An appeal was lodged in relation to the decision of the PCC directing the removal of Mr Fajemisin's name from the register.
The legal framework
The wording of the General Dental Council (Fitness to Practise) Rules 2006 (the FTP Rules) and the Dentists Act make it clear that an allegation of impaired fitness to practise can only be made against a registered dentist or dental care professional. Therefore, if a respondent to an allegation is not registered at the time the allegation is considered by the PCC, the PCC has no jurisdiction to examine the allegation.
The PCC's reasoning
Whether Mr Fajemisin had ceased to be a registered dentist depended on whether the registrar's decision, notified to Mr Fajemisin by the letter of 13 April, that his name would be removed from the register on 11 May could be revoked. The PCC accepted that the GDC could not revoke a judicial decision it had made except under the slip rule to correct clerical errors in the making of a decision. But it concluded that (a) the registrar's decision to remove Mr Fajemisin's name from the register had been an administrative decision, not a judicial one, and (b) the GDC had the power to revoke an administrative decision of that kind under para. 6(1) of Schedule 1 to the Dentists Act.
Mr Justice Keith described the critical question in the case as being “Can a regulatory body revoke a decision it made if by mistake that decision was made in ignorance of the true facts?” Mr Justice Keith stated that it was not possible to “shoehorn” the decision of 13 April that Mr Fajemisin's name would be removed from the register on 11 May into the category of decisions to which the slip rule applies. A decision was made in ignorance of the true facts as a result of administrative errors, and the mistake substantially affected the decision arrived at. Indeed, but for the mistake, the opposite decision would have been reached.

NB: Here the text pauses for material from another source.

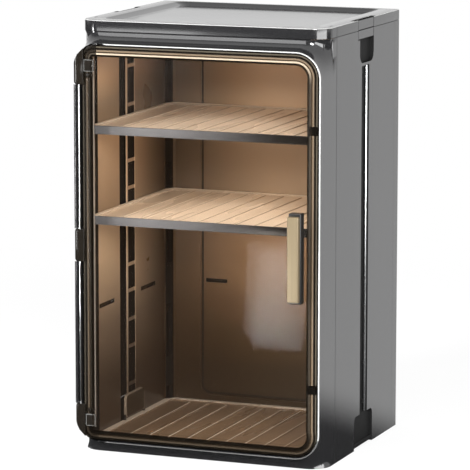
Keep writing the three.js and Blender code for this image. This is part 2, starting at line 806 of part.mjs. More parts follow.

Mr Justice Keith referred to the decision of the Court of Appeal in Porteous v West Dorset District Council  HLR 30. In this case it was said that it would be surprising if the original decision could not be changed even though it had resulted from “a fundamental mistake of fact”. Porteous is authority for the proposition that, in addition to cases in which a public body can re-visit a previous decision under the equivalent of the slip rule, a public body can re-visit a decision which was made in ignorance of the true facts when the factual basis on which it had proceeded amounted to a fundamental mistake of fact.
In these circumstances, Mr Justice Keith concluded that the Registrar had the power to re-visit her decision that Mr Fajemisin's name would be removed from the register on 11 May.
It was noted that this outcome would not result in any injustice to anyone: Mr Fajemisin had not appreciated that the removal of his name from the register, had it been implemented, would have resulted in the fitness to practise proceedings being discontinued. Otherwise, his solicitor would not have informed the GDC on 6 September that he would be attending the hearing. “If the appeal were to succeed, Mr Fajemisin's opportunistic reliance on a windfall of which he was the unintended beneficiary and of which he was unaware for much of the time would have been unjustly rewarded.”
For these reasons, Mr Fajemisin's appeal was dismissed.
This case establishes that a public body can re-visit a decision which was made in ignorance of the true facts when the factual basis on which it had proceeded amounted to a fundamental mistake of fact.